Brennan also authored a dissent from the denial of certiorari in Glass v. Louisiana. In Glass, the Court chose not to hear a case that challenged the constitutionality of the use of the electric chair as a form of execution. Brennan wrote:
Th evidence suggests that death by electrical current is extremely violent and inflicts pain and indignities far beyond the "mere extinguishment of life." Witnesses routinely report that, when the switch is thrown, the condemned prisoner "cringes," "leaps," and "fights the straps with amazing strength." "The hands turn red, then white, and the cords of the neck stand out like steel bands." The prisoner's limbs, fingers, toes, and face are severely contorted.
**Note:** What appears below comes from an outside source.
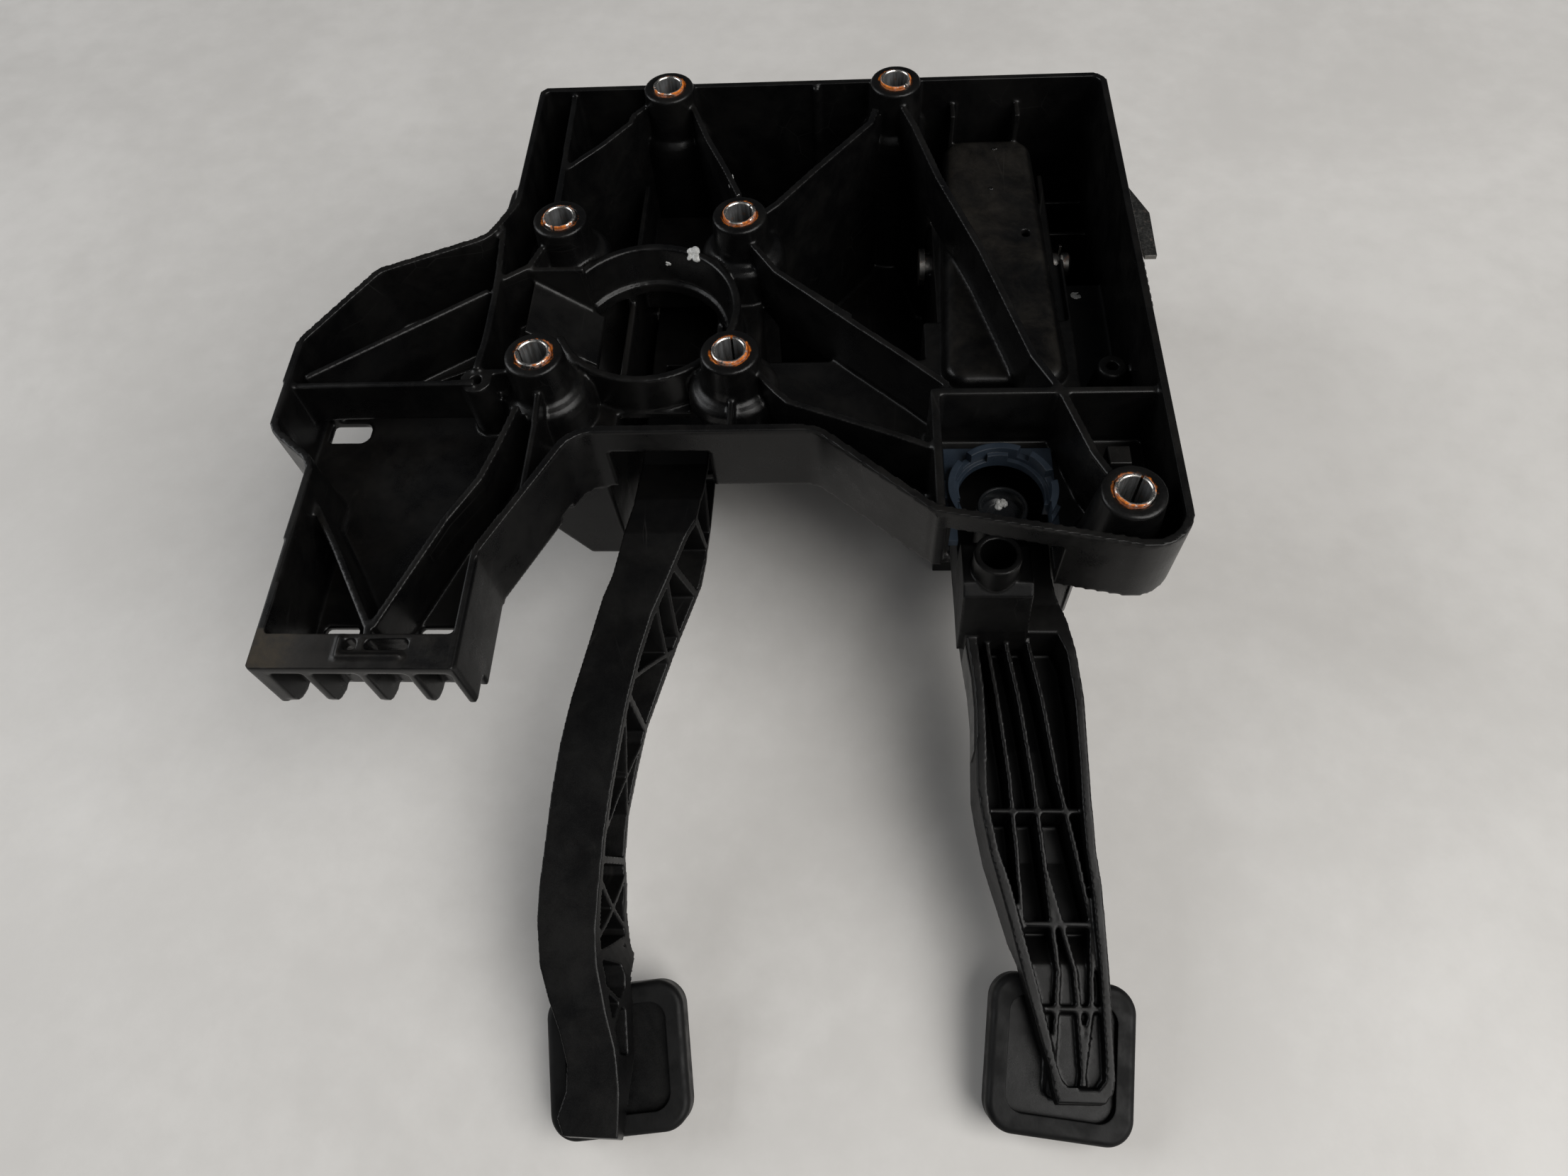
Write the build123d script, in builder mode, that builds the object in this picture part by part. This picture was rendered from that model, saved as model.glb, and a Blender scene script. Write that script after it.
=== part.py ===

The force of the electrical current is so powerful that the prisoner's eyeballs sometimes pop out and "rest on cheeks." The prisoner often defecates, urinates, and vomits blood and drool.

Brennan concluded by stating that electrocution is "nothing less than the contemporary technological equivalent of burning people at the stake."

Quotes

In 1969, he was awarded the Laetare Medal by the university of Notre Dame, considered the most prestigious award for American Catholics.
In 1987, Brennan received the U.S. Senator John Heinz Award for Greatest Public Service by an Elected or Appointed Official, an award given out annually by Jefferson Awards.
In 1989, the historic Hudson County Courthouse in Jersey City, New Jersey, which had opened in 1910, was named the William J. Brennan Court House in his honor.
In that same year he received the Freedom medal.
Upon his death, Brennan lay in repose in the Great Hall of the United States Supreme Court Building.
On November 30, 1993, President Bill Clinton presented Brennan with the Presidential Medal of Freedom.
In 2010, Brennan was inducted into the New Jersey Hall of Fame.
In 2010, William J. Brennan High School was founded in San Antonio, Texas, honoring Justice Brennan.
Brennan Park across from the historic Essex County Courthouse in Newark, New Jersey, was named in Brennan's honor and a statue of him was erected in front of the Essex County Hall of Records by historian Guy Sterling.